» Task directions
Would you output the whole listing below, exactly as it reads?

» Given data
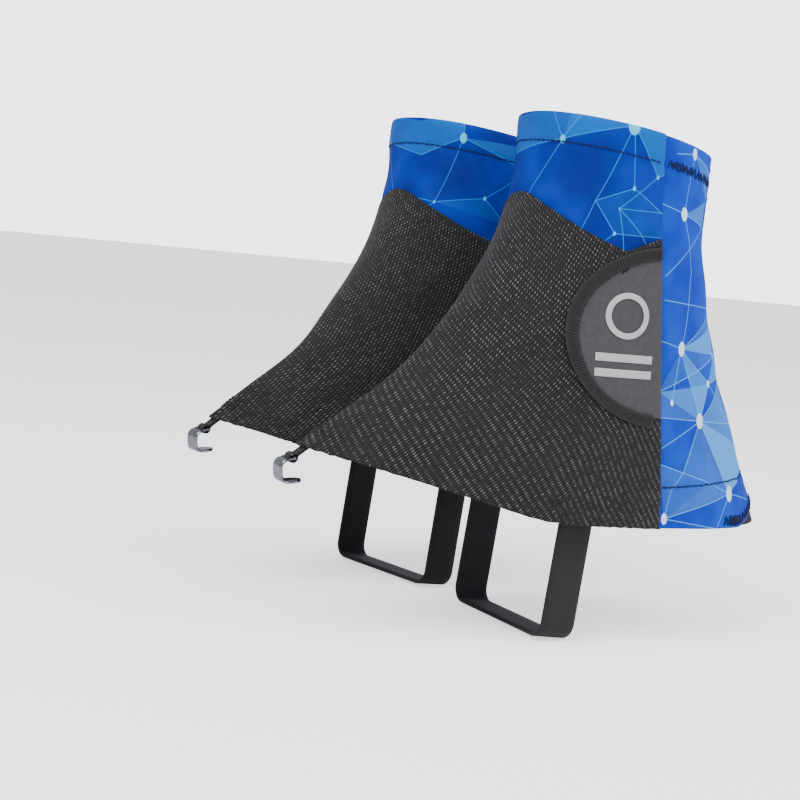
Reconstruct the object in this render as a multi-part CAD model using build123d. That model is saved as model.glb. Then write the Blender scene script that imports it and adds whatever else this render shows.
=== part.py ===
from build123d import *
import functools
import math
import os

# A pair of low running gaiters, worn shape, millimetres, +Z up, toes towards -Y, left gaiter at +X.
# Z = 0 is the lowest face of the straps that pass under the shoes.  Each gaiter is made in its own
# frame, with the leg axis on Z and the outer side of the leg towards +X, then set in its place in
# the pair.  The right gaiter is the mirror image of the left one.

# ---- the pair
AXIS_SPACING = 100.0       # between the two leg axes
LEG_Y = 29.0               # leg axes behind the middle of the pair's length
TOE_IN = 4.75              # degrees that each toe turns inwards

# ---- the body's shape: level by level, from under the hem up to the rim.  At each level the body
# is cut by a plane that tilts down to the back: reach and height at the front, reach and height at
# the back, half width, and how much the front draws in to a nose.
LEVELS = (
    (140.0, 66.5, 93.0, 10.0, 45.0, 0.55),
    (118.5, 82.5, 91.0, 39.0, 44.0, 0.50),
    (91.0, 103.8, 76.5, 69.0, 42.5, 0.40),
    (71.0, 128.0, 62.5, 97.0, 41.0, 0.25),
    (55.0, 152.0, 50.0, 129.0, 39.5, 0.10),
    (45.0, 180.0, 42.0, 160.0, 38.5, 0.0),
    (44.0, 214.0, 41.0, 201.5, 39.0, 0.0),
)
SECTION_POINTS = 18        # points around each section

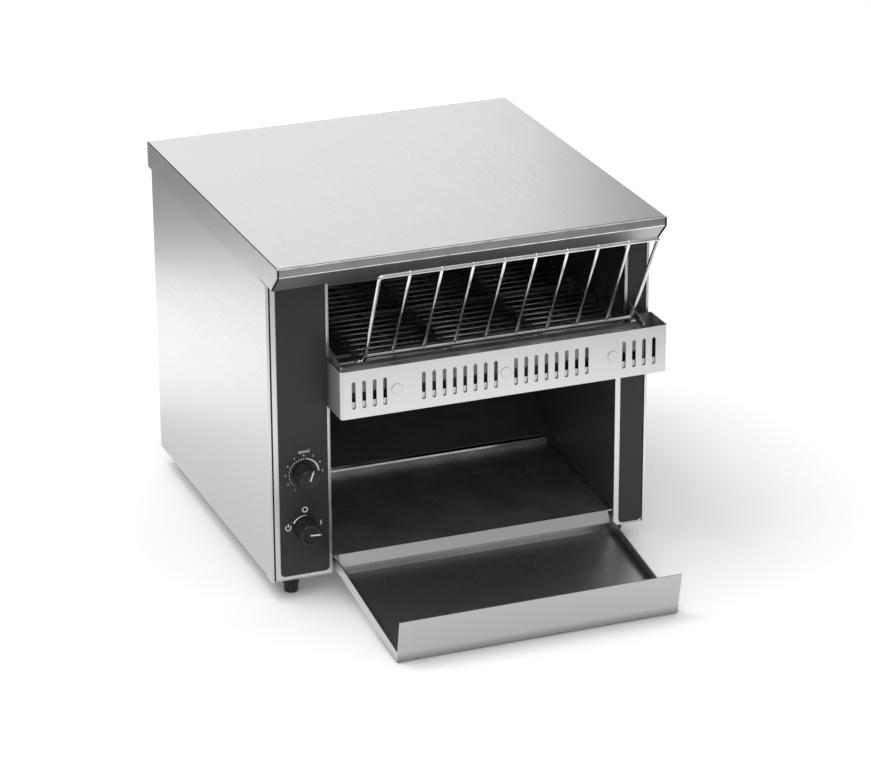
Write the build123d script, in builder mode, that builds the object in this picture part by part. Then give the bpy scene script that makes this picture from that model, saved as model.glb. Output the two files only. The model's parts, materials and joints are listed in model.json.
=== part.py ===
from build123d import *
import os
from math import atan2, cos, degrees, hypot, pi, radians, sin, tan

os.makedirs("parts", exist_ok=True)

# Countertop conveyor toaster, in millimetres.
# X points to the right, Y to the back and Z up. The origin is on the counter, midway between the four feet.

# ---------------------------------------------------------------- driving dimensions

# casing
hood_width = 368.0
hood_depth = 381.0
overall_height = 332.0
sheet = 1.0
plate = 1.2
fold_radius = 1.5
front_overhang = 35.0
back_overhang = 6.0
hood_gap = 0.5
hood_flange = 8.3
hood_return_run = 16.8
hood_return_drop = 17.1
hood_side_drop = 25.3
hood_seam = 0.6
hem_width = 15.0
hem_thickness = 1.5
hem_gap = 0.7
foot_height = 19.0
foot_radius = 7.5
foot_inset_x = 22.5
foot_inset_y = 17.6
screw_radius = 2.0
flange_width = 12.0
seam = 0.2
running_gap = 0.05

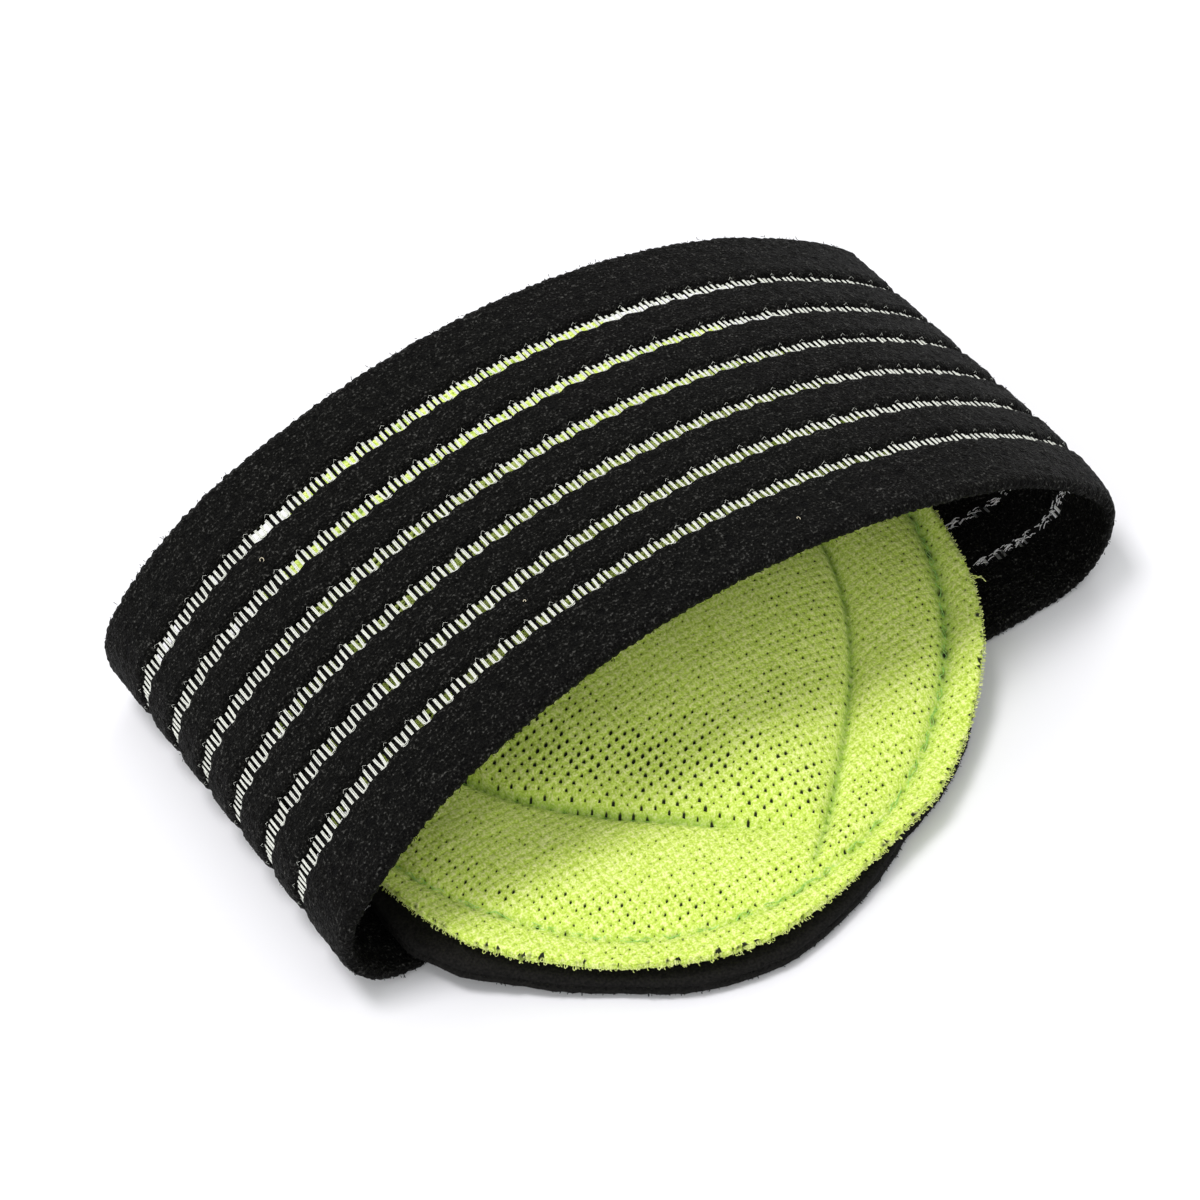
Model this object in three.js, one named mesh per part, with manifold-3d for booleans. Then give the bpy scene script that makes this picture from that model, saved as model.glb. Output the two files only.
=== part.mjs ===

» Solution to the problem
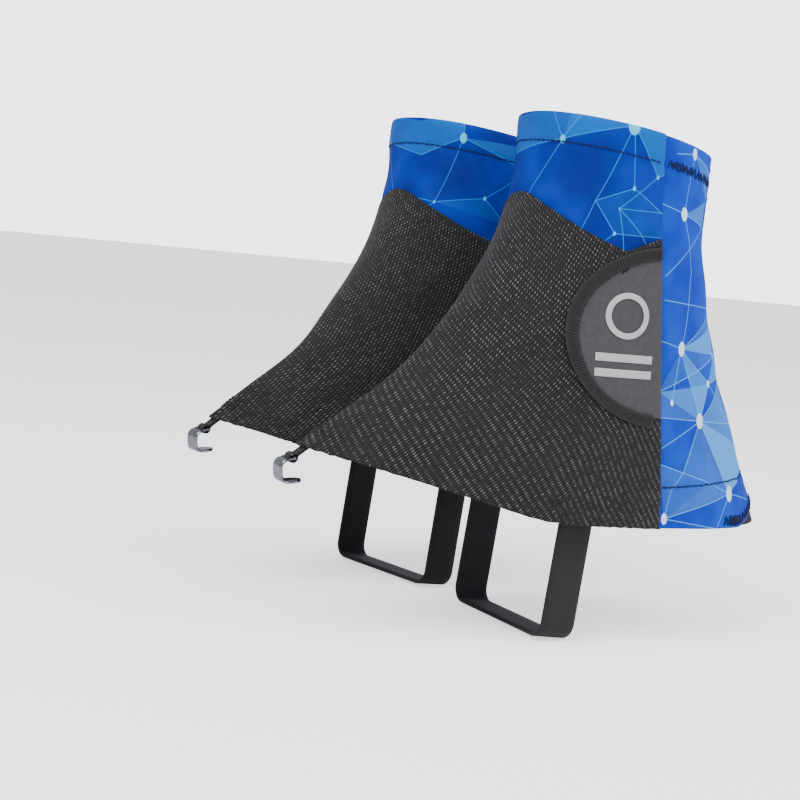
Reconstruct the object in this render as a multi-part CAD model using build123d. That model is saved as model.glb. Then write the Blender scene script that imports it and adds whatever else this render shows.
=== part.py ===
from build123d import *
import functools
import math
import os

# A pair of low running gaiters, worn shape, millimetres, +Z up, toes towards -Y, left gaiter at +X.
# Z = 0 is the lowest face of the straps that pass under the shoes.  Each gaiter is made in its own
# frame, with the leg axis on Z and the outer side of the leg towards +X, then set in its place in
# the pair.  The right gaiter is the mirror image of the left one.

# ---- the pair
AXIS_SPACING = 100.0       # between the two leg axes
LEG_Y = 29.0               # leg axes behind the middle of the pair's length
TOE_IN = 4.75              # degrees that each toe turns inwards

# ---- the body's shape: level by level, from under the hem up to the rim.  At each level the body
# is cut by a plane that tilts down to the back: reach and height at the front, reach and height at
# the back, half width, and how much the front draws in to a nose.
LEVELS = (
    (140.0, 66.5, 93.0, 10.0, 45.0, 0.55),
    (118.5, 82.5, 91.0, 39.0, 44.0, 0.50),
    (91.0, 103.8, 76.5, 69.0, 42.5, 0.40),
    (71.0, 128.0, 62.5, 97.0, 41.0, 0.25),
    (55.0, 152.0, 50.0, 129.0, 39.5, 0.10),
    (45.0, 180.0, 42.0, 160.0, 38.5, 0.0),
    (44.0, 214.0, 41.0, 201.5, 39.0, 0.0),
)
SECTION_POINTS = 18        # points around each section

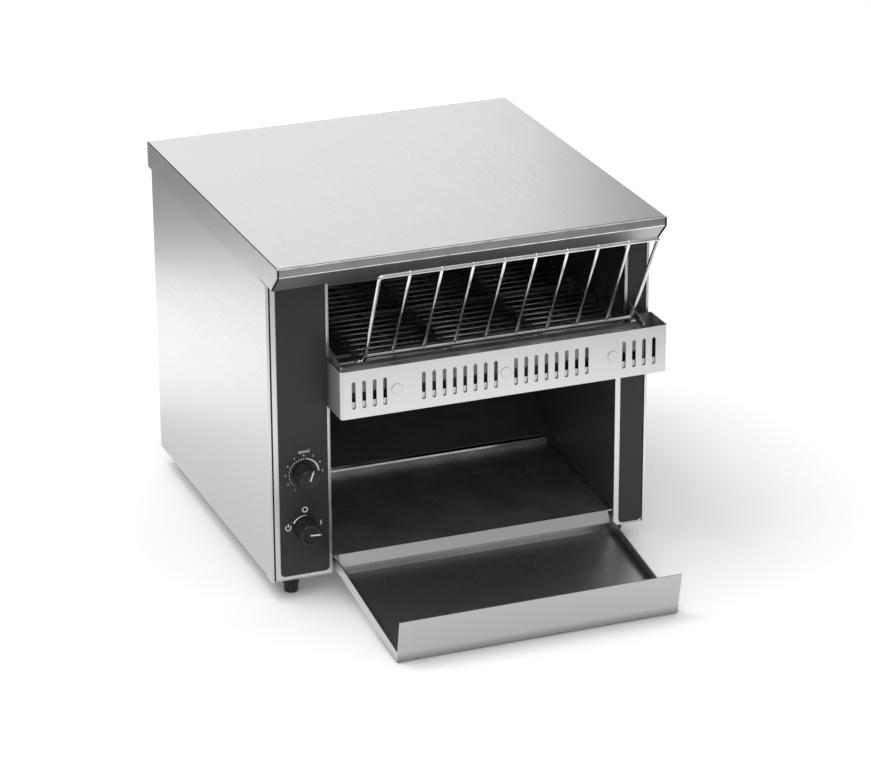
Write the build123d script, in builder mode, that builds the object in this picture part by part. Then give the bpy scene script that makes this picture from that model, saved as model.glb. Output the two files only. The model's parts, materials and joints are listed in model.json.
=== part.py ===
from build123d import *
import os
from math import atan2, cos, degrees, hypot, pi, radians, sin, tan

os.makedirs("parts", exist_ok=True)

# Countertop conveyor toaster, in millimetres.
# X points to the right, Y to the back and Z up. The origin is on the counter, midway between the four feet.

# ---------------------------------------------------------------- driving dimensions

# casing
hood_width = 368.0
hood_depth = 381.0
overall_height = 332.0
sheet = 1.0
plate = 1.2
fold_radius = 1.5
front_overhang = 35.0
back_overhang = 6.0
hood_gap = 0.5
hood_flange = 8.3
hood_return_run = 16.8
hood_return_drop = 17.1
hood_side_drop = 25.3
hood_seam = 0.6
hem_width = 15.0
hem_thickness = 1.5
hem_gap = 0.7
foot_height = 19.0
foot_radius = 7.5
foot_inset_x = 22.5
foot_inset_y = 17.6
screw_radius = 2.0
flange_width = 12.0
seam = 0.2
running_gap = 0.05

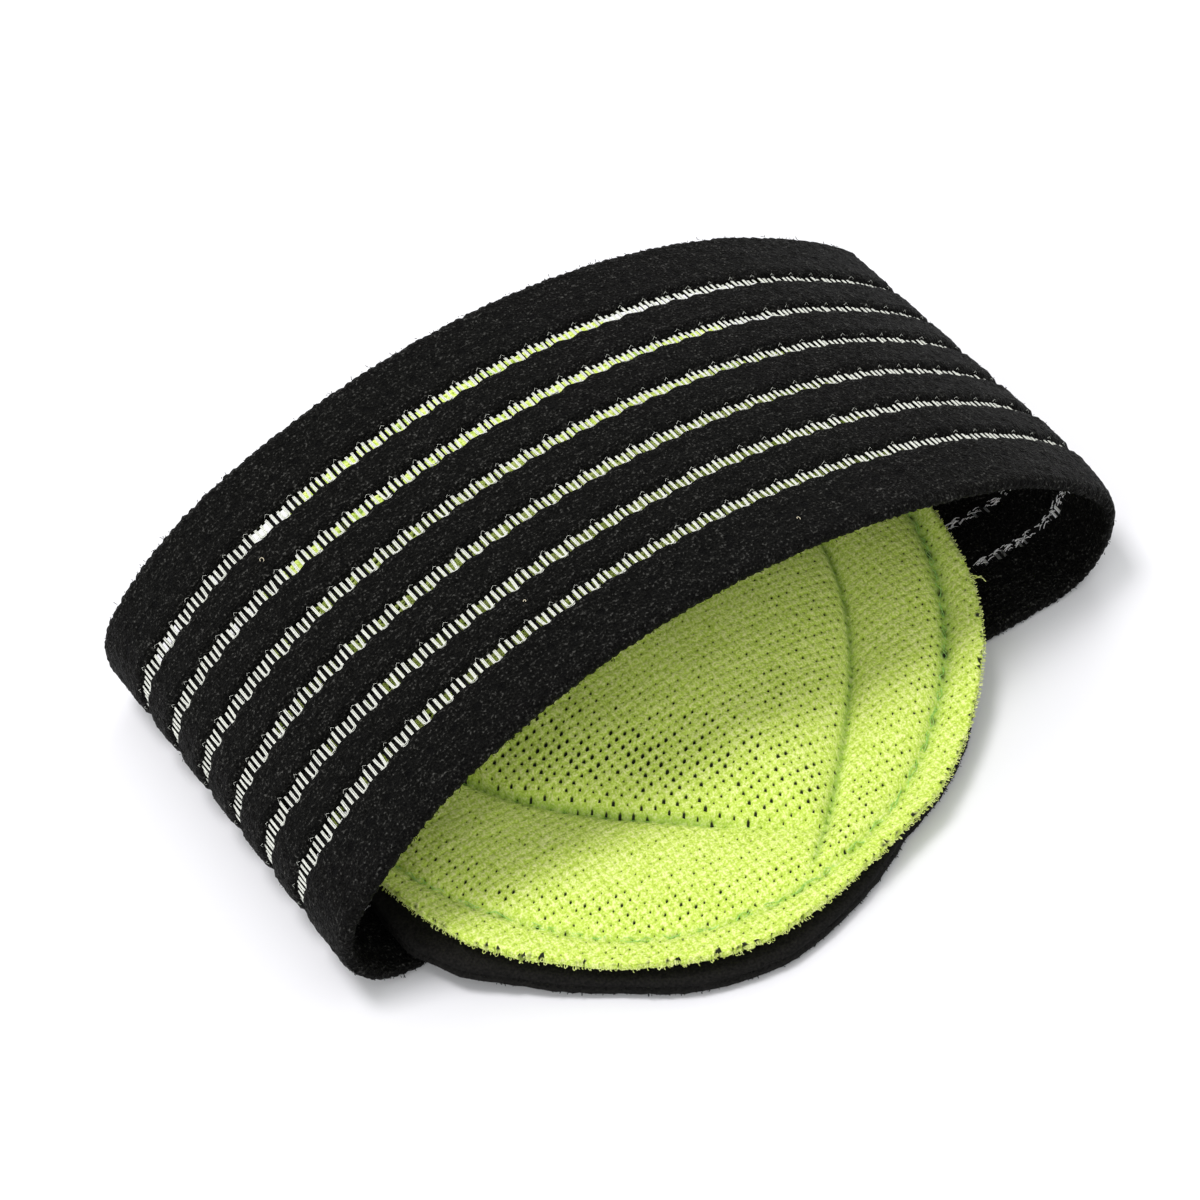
Model this object in three.js, one named mesh per part, with manifold-3d for booleans. Then give the bpy scene script that makes this picture from that model, saved as model.glb. Output the two files only.
=== part.mjs ===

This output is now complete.